Material safety data sheets (MSDSs) can be a good starting point, says Michael Everett, general manager of Showa-Best Glove Inc. in Coaticook, Quebec. If the solvent is a mixture of toluene, acetone and another chemical, one glove might work for two chemicals, but not the third,, Everett says. In that case, the user should go with gear designed to protect against the most dangerous chemical.
Chemical-resistant gloves are made from a variety of materials such as natural rubber, polyvinyl chloride (PVC), nitrile, neoprene, butyl and butyl-viton — all of which have their pros and cons, Geng notes. Nitrile, a synthetic rubber, provides a wide range of chemical resistance and is a safer bet for fuels like diesel and gasoline.
Rubber is flexible, comfortable and inexpensive “and it works fairly well with some types of acids,” says Everett, but not very well at all with hydrocarbons, oils or greases. For these, PVC serves as a better fit, as it offers a bit more chemical resistance.

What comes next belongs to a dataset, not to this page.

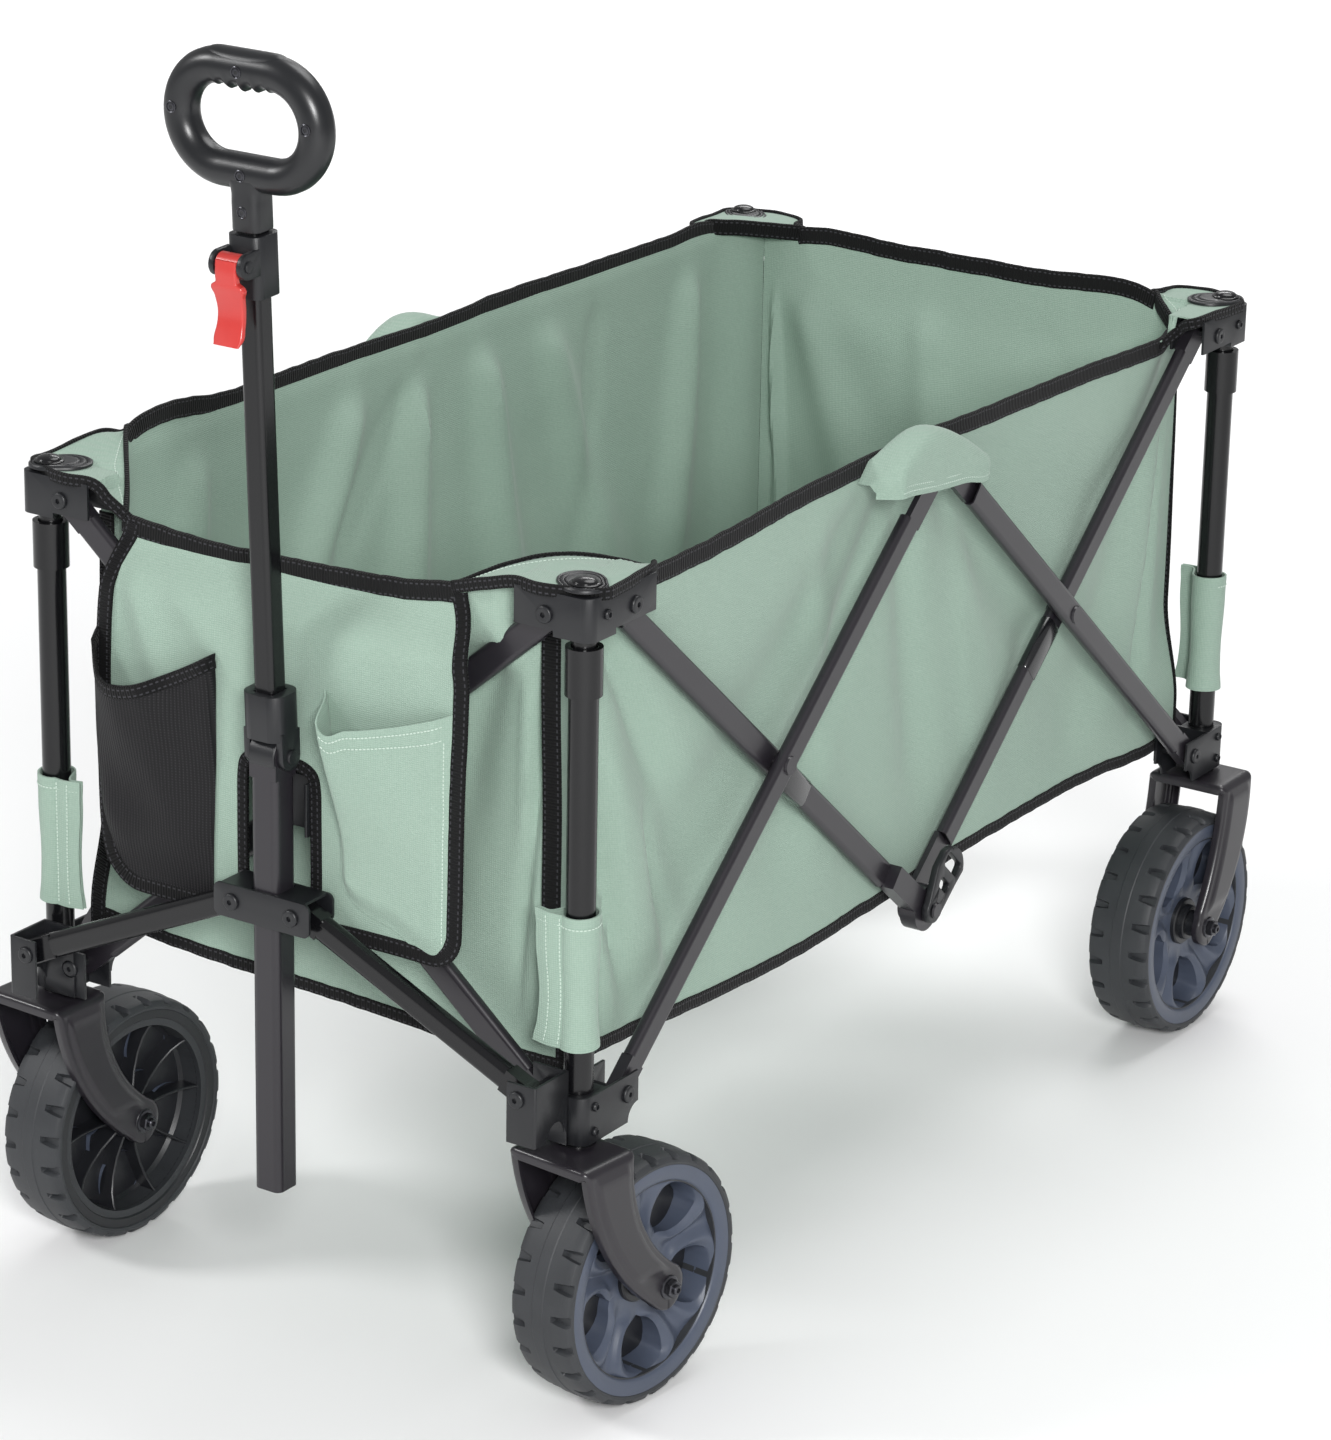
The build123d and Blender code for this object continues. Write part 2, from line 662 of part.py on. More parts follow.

Neoprene, for its part, provides good chemical resistance for acids, caustics and hydrocarbons. It is chlorine-based, making it an option for workplaces dealing with flammable chemicals, Everett suggests. The downside may be that neoprene does not provide strong abrasion resistance.
Butyl and butyl-viton gloves are recommended for major “contaminations that are considered seriously harmful or potentially fatal,” Geng says. This option, albeit expensive and less comfortable, offers a broader range of chemical resistance than nitrile or neoprene.
The lifespan of gloves varies greatly depending on their type and the chemicals used. “In certain chemicals, some gloves will only last a few minutes; for another chemical, they can last for hours,” Geng says.
Jason Contant was the former editor of Canadian Occupational Health and Safety News.